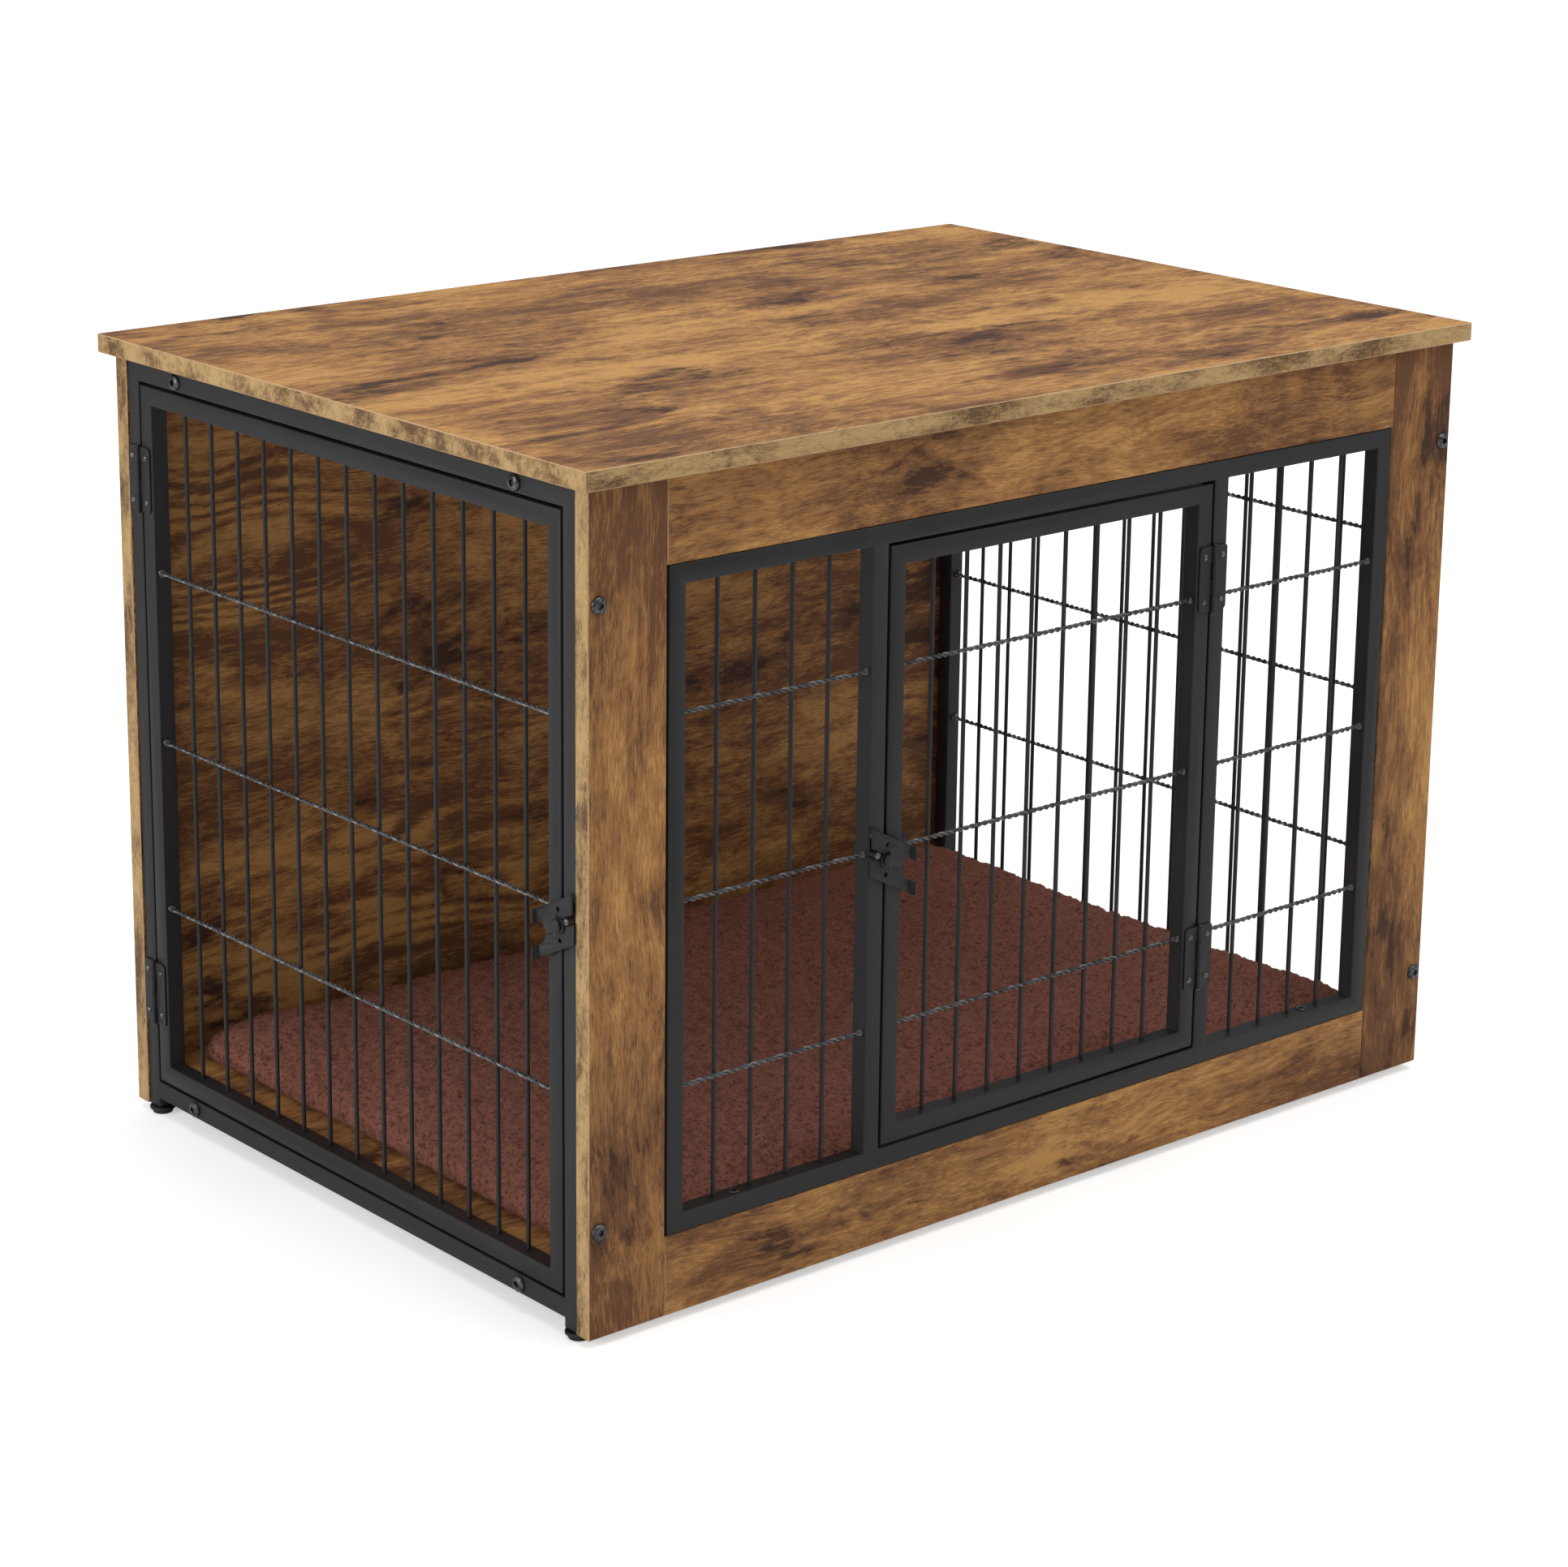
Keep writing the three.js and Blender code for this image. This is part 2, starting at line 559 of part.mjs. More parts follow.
// hand is the sign of the wall's x that points to the hinged edge.
function addHinges(wall, name, door, hand) {
  const axisX = hand * (door.halfWidth + DOOR_GAP / 2 + HINGE_PIN_OFFSET);
  const reach = HINGE_END_DISTANCE + HINGE_HEIGHT / 2;
  const levels = { lower: door.bottom + reach, upper: door.top - reach };
  const even = [...Array(KNUCKLES).keys()].filter((i) => i % 2 === 0);
  const odd = [...Array(KNUCKLES).keys()].filter((i) => i % 2 === 1);
  for (const [level, z] of Object.entries(levels)) {
    const hinge = new THREE.Group();
    hinge.position.set(axisX, 0, z);
    wall.add(hinge);
    addPiece(hinge, `${name}_${level}_hinge_fixed_leaf`, hingeLeaf(hand, even), blackSteel());
    addPiece(hinge, `${name}_${level}_hinge_door_leaf`, hingeLeaf(-hand, odd), blackSteel());
    addPiece(hinge, `${name}_${level}_hinge_pin`, hingePin(), blackZinc());
  }
}

// ---- Pinch latches ----

// A flat lever above (side 1) or below (side -1) the centre line, its jaw towards -X.
function lever(side, frontY) {
  const fall = Math.tan(LATCH_SLOPE);
  const jaw = KEEPER_PIN_RADIUS + KEEPER_JAW_CLEARANCE;
  const corners = [
    [-LEVER_JAW_REACH, jaw],
    [0, jaw],
    [0, -LEVER_WEB_DROP],
    [LEVER_WEB_REACH, -LEVER_WEB_DROP],
    [LEVER_FINGER_START, LEVER_NOTCH_HALF],
    [LEVER_FINGER_REACH, LEVER_NOTCH_HALF],
    [LEVER_FINGER_REACH, LEVER_HEIGHT],
    [-LEVER_JAW_REACH, LEVER_HEIGHT],
  ];
  const outline = new THREE.Shape(corners.map(([x, out]) => new THREE.Vector2(x, side * out - x * fall)));
  const backY = frontY + LEVER_THICKNESS;
  const hub = rod([0, frontY, 0], [0, backY, 0], LEVER_HUB_RADIUS, ROUND_SIDES);
  const lipEdges = [LEVER_NOTCH_HALF, LEVER_HEIGHT].map((out) => side * out - LEVER_FINGER_REACH * fall);
  lipEdges.sort((a, b) => a - b);
  const lip = block(
    [LEVER_FINGER_REACH - LEVER_LIP_THICKNESS, -LEVER_LIP_REACH, lipEdges[0]],
    [LEVER_FINGER_REACH, backY, lipEdges[1]],
  );
  const [start, end] = [frontY - CUT_OVERSHOOT, backY + CUT_OVERSHOOT];
  const boreRadius = PIVOT_RADIUS + PIVOT_CLEARANCE;
  const bore = rod([0, start, 0], [0, end, 0], boreRadius, SMALL_ROUND_SIDES);
  const half = SPRING_HOLE / 2;
  const holeZ = side * SPRING_HOLE_OUT;
  const springHole = block([-half, start, holeZ - half], [half, end, holeZ + half]);
  return cut(join([plate(outline, LEVER_THICKNESS, frontY), hub, lip]), [bore, springHole]);
}

// Mirrors a geometry across x = 0 and turns its triangles the right way out again.
function mirrored(geometry) {
  const flipped = mergeVertices(geometry.clone().scale(-1, 1, 1));
  const corners = flipped.index.array;
  for (let i = 0; i < corners.length; i += 3) {
    [corners[i], corners[i + 1]] = [corners[i + 1], corners[i]];
  }
  return flipped;
}

// The stud the levers turn on, and the plate that carries it from the door's face.
function latchPivot() {
  const head = LEVER_LAYER_GAP + SPRING_RISE + SPRING_WIRE + SEAT_GAP - FRONT_LEVER_Y;
  const profile = [
    [0, SEAT_GAP],
    [PIVOT_FLANGE_RADIUS, SEAT_GAP],
    [PIVOT_FLANGE_RADIUS, PIVOT_FLANGE_HEIGHT],
    [PIVOT_RADIUS, PIVOT_FLANGE_HEIGHT],
    [PIVOT_RADIUS, head],
    [PIVOT_HEAD_RADIUS, head],
    [PIVOT_HEAD_TOP_RADIUS, head + PIVOT_HEAD_HEIGHT],
    [0, head + PIVOT_HEAD_HEIGHT],
  ];
  const halfBase = LATCH_BASE_HEIGHT / 2;
  const base = block(
    [-LATCH_BASE_POST_REACH, -SEAT_GAP - LATCH_BASE_THICKNESS, -halfBase],
    [LATCH_BASE_DOOR_REACH, -SEAT_GAP, halfBase],
  );
  return join([turned(profile, ROUND_SIDES).rotateX(Math.PI / 2), base]);
}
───
• Your task:
Extract all lines as given.

• Completed task:
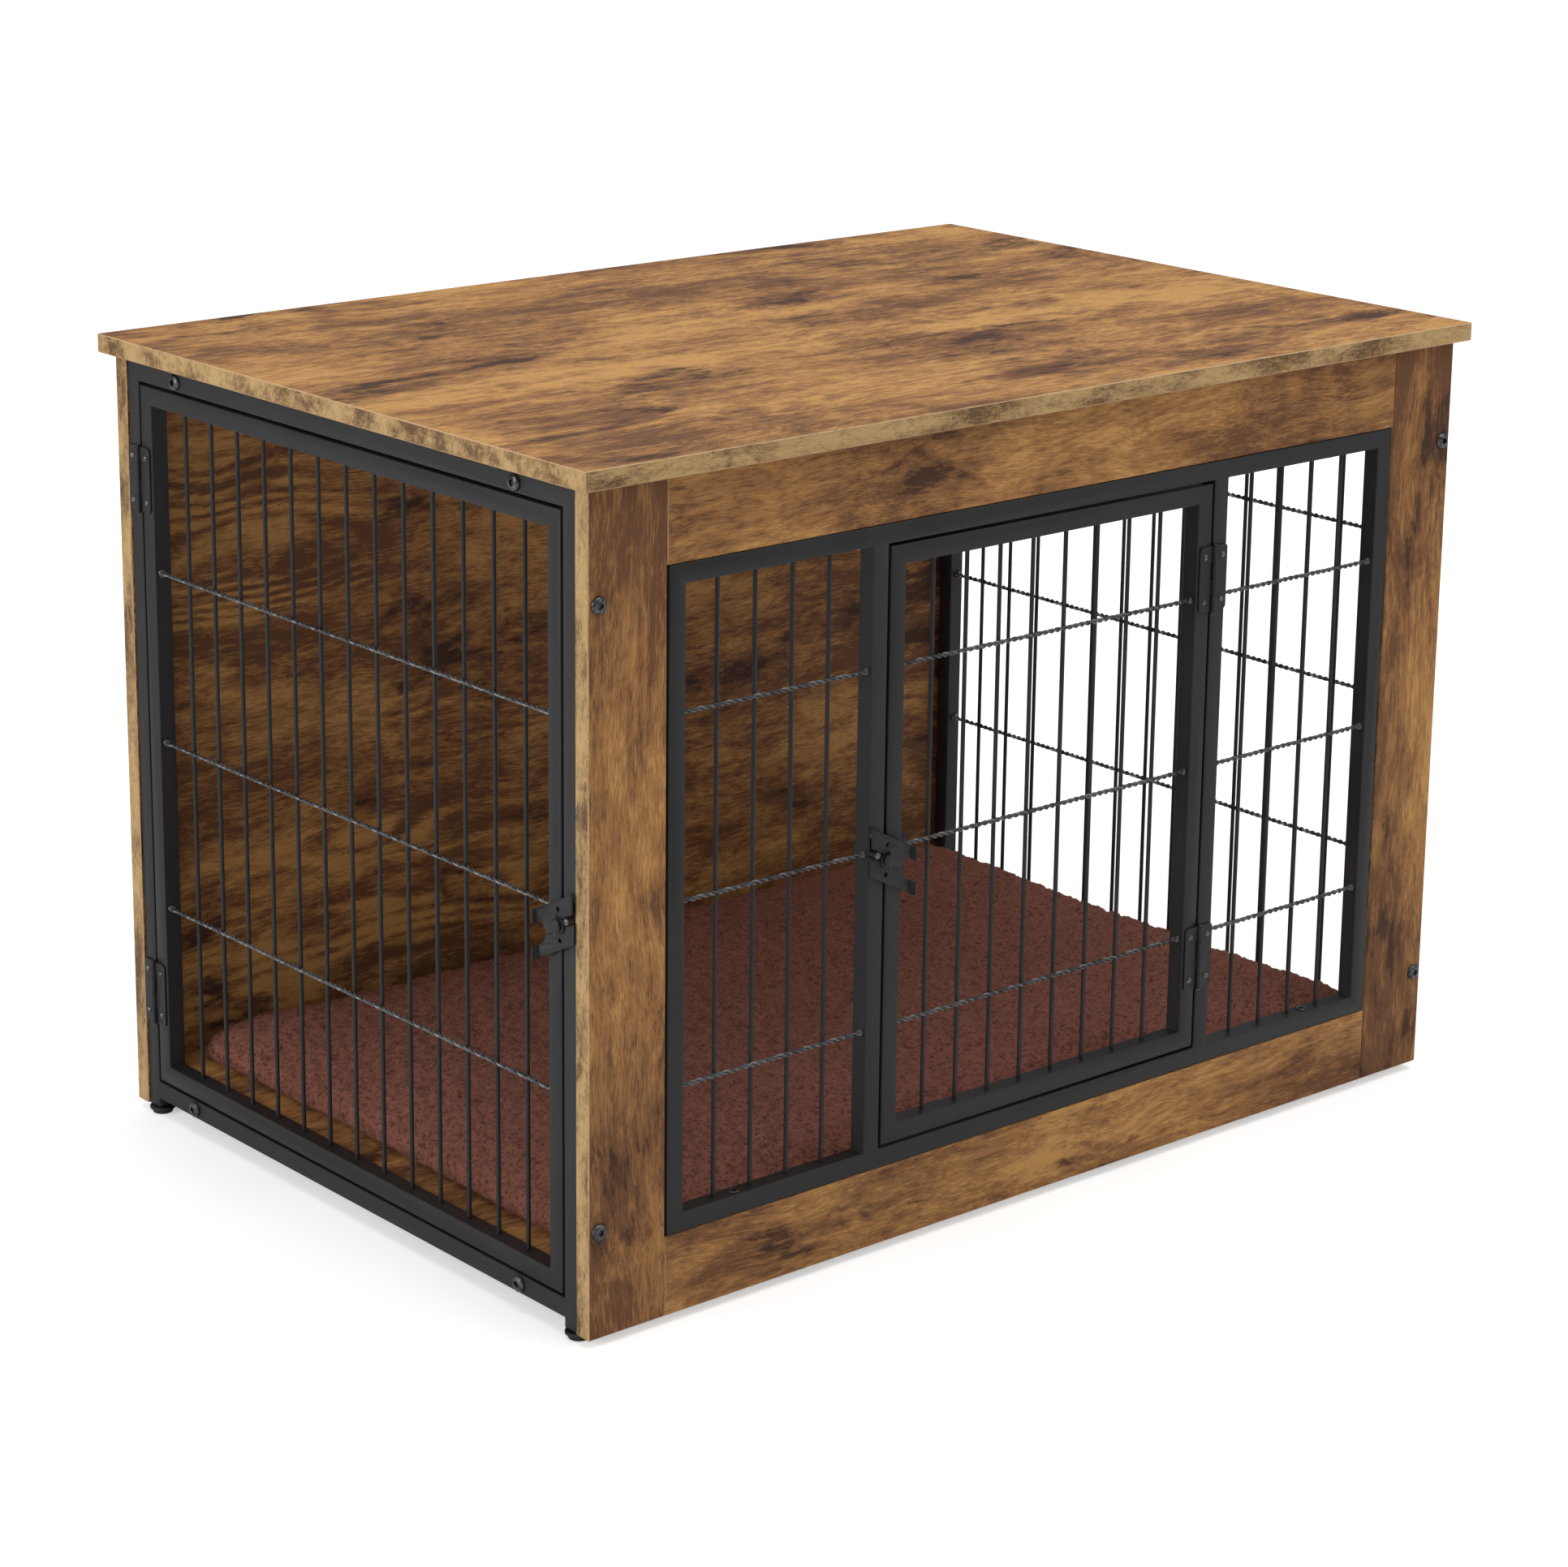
Keep writing the three.js and Blender code for this image. This is part 2, starting at line 559 of part.mjs. More parts follow.
// hand is the sign of the wall's x that points to the hinged edge.
function addHinges(wall, name, door, hand) {
  const axisX = hand * (door.halfWidth + DOOR_GAP / 2 + HINGE_PIN_OFFSET);
  const reach = HINGE_END_DISTANCE + HINGE_HEIGHT / 2;
  const levels = { lower: door.bottom + reach, upper: door.top - reach };
  const even = [...Array(KNUCKLES).keys()].filter((i) => i % 2 === 0);
  const odd = [...Array(KNUCKLES).keys()].filter((i) => i % 2 === 1);
  for (const [level, z] of Object.entries(levels)) {
    const hinge = new THREE.Group();
    hinge.position.set(axisX, 0, z);
    wall.add(hinge);
    addPiece(hinge, `${name}_${level}_hinge_fixed_leaf`, hingeLeaf(hand, even), blackSteel());
    addPiece(hinge, `${name}_${level}_hinge_door_leaf`, hingeLeaf(-hand, odd), blackSteel());
    addPiece(hinge, `${name}_${level}_hinge_pin`, hingePin(), blackZinc());
  }
}

// ---- Pinch latches ----

// A flat lever above (side 1) or below (side -1) the centre line, its jaw towards -X.
function lever(side, frontY) {
  const fall = Math.tan(LATCH_SLOPE);
  const jaw = KEEPER_PIN_RADIUS + KEEPER_JAW_CLEARANCE;
  const corners = [
    [-LEVER_JAW_REACH, jaw],
    [0, jaw],
    [0, -LEVER_WEB_DROP],
    [LEVER_WEB_REACH, -LEVER_WEB_DROP],
    [LEVER_FINGER_START, LEVER_NOTCH_HALF],
    [LEVER_FINGER_REACH, LEVER_NOTCH_HALF],
    [LEVER_FINGER_REACH, LEVER_HEIGHT],
    [-LEVER_JAW_REACH, LEVER_HEIGHT],
  ];
  const outline = new THREE.Shape(corners.map(([x, out]) => new THREE.Vector2(x, side * out - x * fall)));
  const backY = frontY + LEVER_THICKNESS;
  const hub = rod([0, frontY, 0], [0, backY, 0], LEVER_HUB_RADIUS, ROUND_SIDES);
  const lipEdges = [LEVER_NOTCH_HALF, LEVER_HEIGHT].map((out) => side * out - LEVER_FINGER_REACH * fall);
  lipEdges.sort((a, b) => a - b);
  const lip = block(
    [LEVER_FINGER_REACH - LEVER_LIP_THICKNESS, -LEVER_LIP_REACH, lipEdges[0]],
    [LEVER_FINGER_REACH, backY, lipEdges[1]],
  );
  const [start, end] = [frontY - CUT_OVERSHOOT, backY + CUT_OVERSHOOT];
  const boreRadius = PIVOT_RADIUS + PIVOT_CLEARANCE;
  const bore = rod([0, start, 0], [0, end, 0], boreRadius, SMALL_ROUND_SIDES);
  const half = SPRING_HOLE / 2;
  const holeZ = side * SPRING_HOLE_OUT;
  const springHole = block([-half, start, holeZ - half], [half, end, holeZ + half]);
  return cut(join([plate(outline, LEVER_THICKNESS, frontY), hub, lip]), [bore, springHole]);
}

// Mirrors a geometry across x = 0 and turns its triangles the right way out again.
function mirrored(geometry) {
  const flipped = mergeVertices(geometry.clone().scale(-1, 1, 1));
  const corners = flipped.index.array;
  for (let i = 0; i < corners.length; i += 3) {
    [corners[i], corners[i + 1]] = [corners[i + 1], corners[i]];
  }
  return flipped;
}

// The stud the levers turn on, and the plate that carries it from the door's face.
function latchPivot() {
  const head = LEVER_LAYER_GAP + SPRING_RISE + SPRING_WIRE + SEAT_GAP - FRONT_LEVER_Y;
  const profile = [
    [0, SEAT_GAP],
    [PIVOT_FLANGE_RADIUS, SEAT_GAP],
    [PIVOT_FLANGE_RADIUS, PIVOT_FLANGE_HEIGHT],
    [PIVOT_RADIUS, PIVOT_FLANGE_HEIGHT],
    [PIVOT_RADIUS, head],
    [PIVOT_HEAD_RADIUS, head],
    [PIVOT_HEAD_TOP_RADIUS, head + PIVOT_HEAD_HEIGHT],
    [0, head + PIVOT_HEAD_HEIGHT],
  ];
  const halfBase = LATCH_BASE_HEIGHT / 2;
  const base = block(
    [-LATCH_BASE_POST_REACH, -SEAT_GAP - LATCH_BASE_THICKNESS, -halfBase],
    [LATCH_BASE_DOOR_REACH, -SEAT_GAP, halfBase],
  );
  return join([turned(profile, ROUND_SIDES).rotateX(Math.PI / 2), base]);
}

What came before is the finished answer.